In these paired glass works, Chacoan Sun Dagger (Left and Right), Ira Lujan (Taos Pueblo) translates one of the most celebrated archaeoastronomical phenomena of the ancient Southwest into a contemporary sculptural language. The pieces reference the Sun Dagger at Fajada Butte in Chaco Canyon, where Ancestral Puebloan builders engineered a precise interaction between stone slabs and sunlight to mark solstices and equinoxes.
Lujan’s incised spirals echo the petroglyph at Fajada Butte, while the embedded metallic oxides suspended in glass evoke shifting light, dust, and time. As daylight moves across the surface, the etched arcs alternately sharpen and dissolve, recalling the way the solar “dagger” bisects the spiral in a moment of celestial alignment. By casting this phenomenon in glass—an inherently luminous and fragile material—Lujan bridges ancestral knowledge and contemporary Indigenous presence. The steel bases ground the works materially and conceptually, suggesting architecture, endurance, and Pueblo continuity.
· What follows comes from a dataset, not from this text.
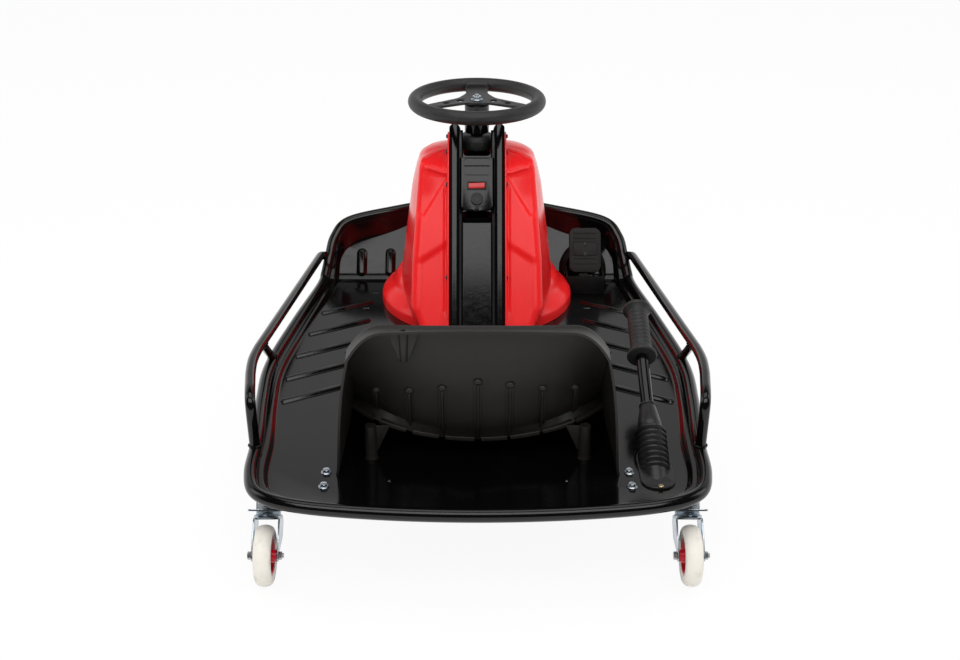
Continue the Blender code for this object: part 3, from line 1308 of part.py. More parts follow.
def make_boot():
    """Ribbed rubber boot lying along the lever, open below over the slot, with a foot flange."""
    turn = Matrix.Translation((LEVER_X, BAR_Y, BAR_Z)) @ Matrix.Rotation(LEVER_ANGLE - math.pi / 2, 4, "X")
    root = BOOT_RIB_R - BOOT_RIB_H
    neck = BOOT_END - BOOT_CONE
    profile = [(0.0, -0.032), (0.012, -0.028), (0.019, -0.012), (root, 0.008)]
    first = 0.030
    for k in range(BOOT_RIBS):
        step = (neck - first) / BOOT_RIBS
        profile += [(root, first + k * step), (BOOT_RIB_R, first + (k + 0.5) * step)]
    tip = LEVER_R + GAP + BOOT_WALL
    profile += [(root, neck), (root, neck + 0.008), (tip + 0.001, BOOT_END - 0.008), (tip, BOOT_END)]
    profile.append((0.0, BOOT_END))
    boot = body("lever_boot", moved(lathe(profile, 16), rotation=turn), "rubber")
    low, high = lever_slot()
    flange_half = (high - low) / 2 + BOOT_LAP
    flange = rounded_box(BOOT_FLANGE_R, flange_half, 0.030, 4, (LEVER_X, (low + high) / 2))
    join(boot, prism(flange, SEAT_Z - 0.002, SEAT_Z + 0.003))
    inner = root - BOOT_WALL
    bore = LEVER_R + GAP
    hollow = ((0.0, -0.026), (0.010, -0.023), (0.016, -0.010), (inner, 0.010), (inner, neck),
              (bore, neck + 0.030), (bore, BOOT_END + 0.01), (0.0, BOOT_END + 0.01))
    cut(boot, moved(lathe(hollow, 16), rotation=turn), under_floor(GAP))


def make_casters(drift_axis):
    """Plate on the drift bar, then the tilted swivel with its fork, axle and wheel."""
    first = {}
    for side in (1, -1):
        word = side_name(side)
        place = (side * CASTER_X, CASTER_SET * COS_T - CASTER_STAND * SIN_T,
                 -CASTER_SET * SIN_T - CASTER_STAND * COS_T)
        tilt = (-CASTER_TILT, 0, 0)
        swivel = joint_empty("caster_swivel_" + word, place, tilt, drift_axis)
        axle = joint_empty("caster_axle_axis_" + word, (0, -CASTER_TRAIL, -CASTER_DROP), parent=swivel)
        if side > 0:
            first["plate"] = caster_plate(drift_axis, place, tilt)
            first["fork"] = caster_fork(swivel)
            first["axle"] = caster_axle(swivel)
            first["tread"], first["hub"] = caster_wheel(axle)
        else:
            twin(first["plate"], "caster_plate_left", "zinc", drift_axis, place, tilt)
            twin(first["fork"], "caster_fork_left", "zinc", swivel)
            twin(first["axle"], "caster_bolt_left", "steel", swivel)
            twin(first["tread"], "caster_tread_left", "white_tread", axle)
            twin(first["hub"], "caster_hub_left", "red_hub", axle)


def caster_plate(parent, place, tilt):
    half = CASTER_PLATE / 2
    plate = body("caster_plate_right", prism(rounded_box(half, half, 0.007, 4), 0.0, CASTER_PLATE_T),
                 "zinc", parent, place, tilt)
    saddle = [(-0.028, CASTER_PLATE_T - 0.001), (0.012, CASTER_PLATE_T - 0.001),
              (BAR_R - CASTER_SET, CASTER_STAND), (-BAR_R - CASTER_SET, CASTER_STAND)]
    join(plate, prism(saddle, -0.016, 0.016, "X"))
    cut(plate, lathe(((BAR_R + GAP, -0.03), (BAR_R + GAP, 0.03)), 32, "X",
                            centre=(0, -CASTER_SET, CASTER_STAND)))
    cut(plate, prism(circle(0.0056, 14), -0.01, CASTER_PLATE_T + 0.004))
    return plate


def caster_fork(swivel):
    """Raceway, crown sheet and two legs that narrow and trail to the axle."""
    crown_top = -GAP - CASTER_RACE_H
    race = ((0.0, crown_top - CASTER_SHEET), (CASTER_RACE_R - 0.002, crown_top - CASTER_SHEET),
            (CASTER_RACE_R, crown_top - 0.0005), (CASTER_RACE_R, crown_top + 0.004),
            (CASTER_RACE_R - 0.004, -GAP), (0.0, -GAP))
    fork = body("caster_fork_right", lathe(race, 16), "zinc", swivel)
    half = CASTER_FORK_HALF
    crown = rounded_box(half, 0.024, 0.008, 2, (0, -0.002))
    join(fork, prism(crown, crown_top - CASTER_SHEET, crown_top))
    leg = [(-0.025, crown_top - 0.006), (-0.022, crown_top), (0.018, crown_top), (0.021, crown_top - 0.006),
           (0.014, -0.042)]
    for k in range(5):
        angle = math.radians(30) - math.pi * k / 4
        leg.append((-CASTER_TRAIL + 0.0095 * math.cos(angle), -CASTER_DROP + 0.0095 * math.sin(angle)))
    leg.append((-0.033, -0.040))
    for side in (1, -1):
        low, high = sorted((side * (half - CASTER_SHEET), side * half))
        join(fork, prism(leg, low, high, "X"))
        cut(fork, prism(circle(CASTER_AXLE_R + GAP, 10, (-CASTER_TRAIL, -CASTER_DROP)),
                               low - 0.004, high + 0.004, "X"))
    pin = ((0.0, crown_top), (0.0052, crown_top), (0.0052, CASTER_PLATE_T + 0.0008), (0.0, CASTER_PLATE_T + 0.002))
    join(fork, lathe(pin, 10))
    return fork


def caster_axle(swivel):
    face = CASTER_FORK_HALF + GAP
    profile = [(0.0, -face - 0.0065), (0.0052, -face - 0.0065), (0.0068, -face - 0.005), (0.0068, -face),
               (CASTER_AXLE_R, -face), (CASTER_AXLE_R, face), (0.0068, face), (0.0068, face + 0.0055),
               (CASTER_AXLE_R, face + 0.0055), (CASTER_AXLE_R, face + 0.008), (0.0, face + 0.008)]
    return body("caster_bolt_right", lathe(profile, 10, "X", centre=(0, -CASTER_TRAIL, -CASTER_DROP)),
                "steel", swivel)


def caster_wheel(axle):
    half = CASTER_WHEEL_W / 2
    tread = [(CASTER_HUB_R + GAP, half * 0.86)]
    for k in range(7):
        angle = math.pi * k / 6
        tread.append((CASTER_HUB_R + 0.006 + (CASTER_WHEEL_R - CASTER_HUB_R - 0.006) * math.sin(angle) ** 0.72,
                      half * math.cos(angle)))
    tread.append((CASTER_HUB_R + GAP, -half * 0.86))
    lowest = 24 * (0.75 + CASTER_TILT / (2 * math.pi)) % 1
    tyre = body("caster_tread_right", lathe(tread, 24, "X", ring=True, phase=lowest), "white_tread", axle)
    reach = CASTER_FORK_HALF - CASTER_SHEET - GAP
    bore = CASTER_AXLE_R + GAP
    hub = ((CASTER_HUB_R, half * 0.84), (CASTER_HUB_R - 0.003, half * 0.84), (CASTER_HUB_R - 0.006, half * 0.40),
           (0.0125, half * 0.50), (0.0095, reach), (bore, reach))
    profile = hub + tuple((r, -x) for r, x in reversed(hub))
    disc = body("caster_hub_right", lathe(profile, 16, "X", ring=True), "red_hub", axle)
    return tyre, disc


# Pedal
def make_pedal():
    pivot_z = FLOOR_Z + PEDAL_RISE
    half = EAR_GAP / 2
    base = rounded_box(half + 0.016, 0.020, 0.004, 3, (PEDAL_X, PEDAL_Y))
    bracket = body("pedal_bracket", prism(base, SEAT_Z, SEAT_Z + EAR_T), "black_paint")
    ear = [(PEDAL_Y - 0.013, SEAT_Z + 0.001), (PEDAL_Y + 0.013, SEAT_Z + 0.001)]
    for k in range(7):
        angle = math.pi * k / 6
        ear.append((PEDAL_Y + 0.007 * math.cos(angle), pivot_z + 0.007 * math.sin(angle)))
    for side in (1, -1):
        low, high = sorted((PEDAL_X + side * half, PEDAL_X + side * (half + EAR_T)))
        join(bracket, prism(ear, low, high, "X"))
    span = half + EAR_T + 0.0025
    join(bracket, prism(circle(PIN_R, 12, (PEDAL_Y, pivot_z)), PEDAL_X - span, PEDAL_X + span, "X"))

    axis = joint_empty("pedal_axis", (PEDAL_X, PEDAL_Y, pivot_z))
    pad_place = Matrix.Rotation(PAD_SLOPE, 4, "X")
    outline = rounded_box(PAD_W / 2, PAD_LENGTH / 2, 0.014, 4, (0, 0.010 + PAD_LENGTH / 2))
    slab = moved(prism(outline, 0.010, 0.010 + PAD_T), rotation=pad_place)
    pad = body("pedal_pad", slab, "rubber", axis)
    barrel = half - RUN - 0.006
    join(pad, lathe(((0.0, -barrel), (0.0072, -barrel), (0.0072, barrel), (0.0, barrel)), 20, "X",
                          centre=(-0.003, 0, 0)))
    arm = rounded_box(0.009, 0.022, 0.002, 2, (-0.003, 0.020))
    join(pad, moved(prism(arm, -0.003, 0.012), rotation=pad_place))
    cut(pad, lathe(((PIN_R + GAP, -0.04), (PIN_R + GAP, 0.04)), 20, "X"))
    start = PEDAL_X - 0.003 + barrel + GAP
    end = PEDAL_X + half - GAP
    body("pedal_spring", tube_ring(0.0062, PIN_R + GAP, start, end, 18, "X", (0, PEDAL_Y, pivot_z)), "steel")
    make_pedal_housing()


def arch_ring(half, height, y, lean):
    """Arch-shaped ring standing on the floor, leaning forward with its height."""
    points = [(-half, 0.0)]
    for k in range(13):
        angle = math.pi - math.pi * k / 12
        points.append((half * math.cos(angle), height - half * 0.9 + half * 0.9 * math.sin(angle)))
    points.append((half, 0.0))
    return [(PEDAL_X + x, y + z * lean, FLOOR_Z - 0.030 + (z / height) * (height + 0.030)) for x, z in points]


def make_pedal_housing():
    """Moulded hood that flares from behind the pad forward to the toe board."""
    start = PEDAL_Y + HOUSING_BACK
    lean = HOUSING_LEAN
    w = HOUSING_WALL
    rear_half, rear_top = HOUSING_REAR
    front_half, front_top = HOUSING_FRONT
    hood = body("pedal_housing", loft([arch_ring(rear_half, rear_top, start, lean),
                                       arch_ring(front_half, front_top, start + HOUSING_DEPTH, lean)]),
                "black_plastic")
    hollow = loft([arch_ring(rear_half - w, rear_top - w, start - 0.004, lean),
                   arch_ring(front_half - w, front_top - w, start + HOUSING_DEPTH - 2 * w, lean)])
    cut(hood, hollow)
    path = frame_outline(FRAME_STATIONS)
    reach = TUBE_R + LIP_W + STEP_W + 3 * GAP
    inside = [inward(path, k, reach) for k in range(len(path))]
    combine(hood, prism([(p.x, p.y) for p in inside], 0.10, 0.40), "INTERSECT")
    cut(hood, under_floor(GAP))


def main():
    for thing in list(bpy.data.objects):
        bpy.data.objects.remove(thing, do_unlink=True)
    make_frame_tube()
    make_floor_pan()
    make_side_rails()
    make_spine()
    make_head_tube()
    make_bearings()
    make_switch_panel()
    make_switch_and_port()
    make_shroud()
    seat = make_seat()
    make_seat_posts(seat)
    make_electrics()
    steer = joint_empty("steering_axis", (0, STEER_Y, 0))
    sprocket_low = make_drive_wheel(steer)
    make_fork_and_drive(steer, sprocket_low)
    make_steering(steer)
    drift_axis = make_drift_bar()
    make_drift_brackets()
    make_boot()
    make_casters(drift_axis)
    make_pedal()


main()
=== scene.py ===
"""Electric drift kart: the finished look, built round the packed solids.

Every length is in metres. X is to the driver's right, +Y is forward, Z is up.
"""

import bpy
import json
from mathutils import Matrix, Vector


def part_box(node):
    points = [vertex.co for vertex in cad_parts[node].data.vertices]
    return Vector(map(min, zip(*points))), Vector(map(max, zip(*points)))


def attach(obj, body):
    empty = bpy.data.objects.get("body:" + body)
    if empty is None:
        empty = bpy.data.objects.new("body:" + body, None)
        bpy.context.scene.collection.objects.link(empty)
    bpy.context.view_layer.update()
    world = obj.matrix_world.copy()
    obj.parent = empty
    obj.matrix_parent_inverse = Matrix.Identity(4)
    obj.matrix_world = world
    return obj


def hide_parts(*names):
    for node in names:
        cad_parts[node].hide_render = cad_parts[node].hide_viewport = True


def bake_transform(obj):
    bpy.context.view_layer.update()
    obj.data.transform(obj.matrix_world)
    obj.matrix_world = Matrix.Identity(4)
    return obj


bl_info = {
    "name": "Electric drift kart",
    "version": (1, 0, 0),
    "blender": (4, 5, 0),
    "location": "3D View > Sidebar > Kart",
    "description": "Builds the visible pieces of the drift kart, one group of pieces at a time",
    "category": "Object",
}

import json
import math

import bmesh
import bpy
from mathutils import Matrix, Vector

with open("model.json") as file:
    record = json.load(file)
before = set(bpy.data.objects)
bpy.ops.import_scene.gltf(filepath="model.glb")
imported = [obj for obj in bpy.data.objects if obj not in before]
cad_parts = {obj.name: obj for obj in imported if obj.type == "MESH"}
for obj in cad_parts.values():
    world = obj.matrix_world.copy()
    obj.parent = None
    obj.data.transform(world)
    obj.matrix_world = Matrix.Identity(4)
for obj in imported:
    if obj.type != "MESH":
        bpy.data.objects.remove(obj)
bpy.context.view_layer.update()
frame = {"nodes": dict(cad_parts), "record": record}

# Sizes shared by several pieces
GAP = 0.0003
RUN = 0.0010
FRAME_LENGTH = 1.070
FRAME_HALF = 0.384
FRONT_Y = FRAME_LENGTH / 2
REAR_Y = -FRAME_LENGTH / 2
STEER_Y = 0.320
BAR_Y = -0.415
SEAT_REAR_Y = -0.400
SEAT_FRONT_Y = 0.015
TOE_Y = 0.408
TOE_SLOPE = 1.19
TOE_TOP_Z = 0.118
TUBE_R = 0.011
PAN_T = 0.002
LIP_W = 0.009
STEP_W = 0.009
RIM_NARROWING = 0.6

CASTER_X = 0.338
CASTER_TILT = math.radians(32.0)
CASTER_WHEEL_R = 0.049
CASTER_WHEEL_W = 0.028
CASTER_DROP = 0.070
CASTER_TRAIL = 0.030
CASTER_STAND = 0.0358
CASTER_SET = 0.0135
CASTER_HUB_R = 0.0315
CASTER_FORK_HALF = 0.0215
CASTER_SHEET = 0.0025
CASTER_PLATE_HALF = 0.030
CASTER_PLATE_T = 0.003
CASTER_RACE_R = 0.0235
CASTER_RACE_H = 0.0105
CASTER_EYE_R = 0.0095
BAR_R = 0.0125
SIN_T = math.sin(CASTER_TILT)
COS_T = math.cos(CASTER_TILT)
BAR_Z = CASTER_WHEEL_R + (CASTER_DROP + CASTER_STAND) * COS_T - (CASTER_TRAIL - CASTER_SET) * SIN_T
FLOOR_Z = BAR_Z + BAR_R + 0.0025 + PAN_T
TUBE_Z = FLOOR_Z + 0.008
SEAT_Z = FLOOR_Z + GAP

LEVER_X = 0.288
LEVER_ANGLE = math.radians(22.0)
LEVER_R = 0.011
LEVER_LENGTH = 0.400
BRACKET_X = 0.245
BOLT_REACH = 0.0219
SIDES = ((1, "right"), (-1, "left"))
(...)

Together, the pair becomes both homage and reactivation: a meditation on timekeeping, cosmology, and the enduring sophistication of Chacoan science reframed through modern Pueblo artistry.
Made from ladled glass, the artist highlights the texture and brightness of the material. The earthen colors reflect the natural environment at Chaco Canyon and other Ancestral Pueblo sites across New Mexico.